Ratio of training to test data:
By default, the ratio of training data (that is used to train the neural network) to test data (that is used to evaluate the neural network’s accuracy) is 50/50. It is important that we keep some of our available data separate for testing the network, otherwise we will be unable to tell if our model is overfitting. You should see that if our ratio decreases to 10%, our test loss will be significantly higher. This indicates that the model is overfitting to our limited training data and performing poorly on the test data. This effect is especially obvious for the circle dataset, where our model will often not form the ideal circular pattern.
Regularization:
The purpose of regularization is to reduce overfitting and help generalise the model. Overfitting is when a model works well for the data that it was trained on but performs poorly on test data it hasn’t seen before.

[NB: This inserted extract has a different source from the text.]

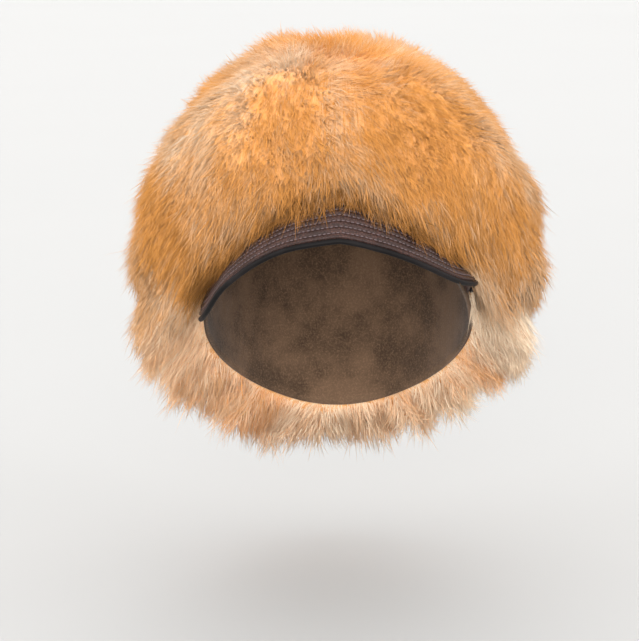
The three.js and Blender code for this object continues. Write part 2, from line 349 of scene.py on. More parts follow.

- L1 regularization (aka. Lasso) tries to keep the majority of the edge weights close to 0.
- L2 regularization (aka. Ridge) tries to reduce the combined edge weights of the network. A higher regularization rate will also make the regularization effect stronger.
Batch size:
The batch size indicates how many dots are considered when updating the network values each epoch. A batch size of 1 will only consider a single dot, while a batch size of 10 will consider 10 dots. A larger batch size leads to a faster solution but may get stuck in a local (non-optimal) minimum. A smaller batch size adds more randomness to the training process and leads to a low convergence speed.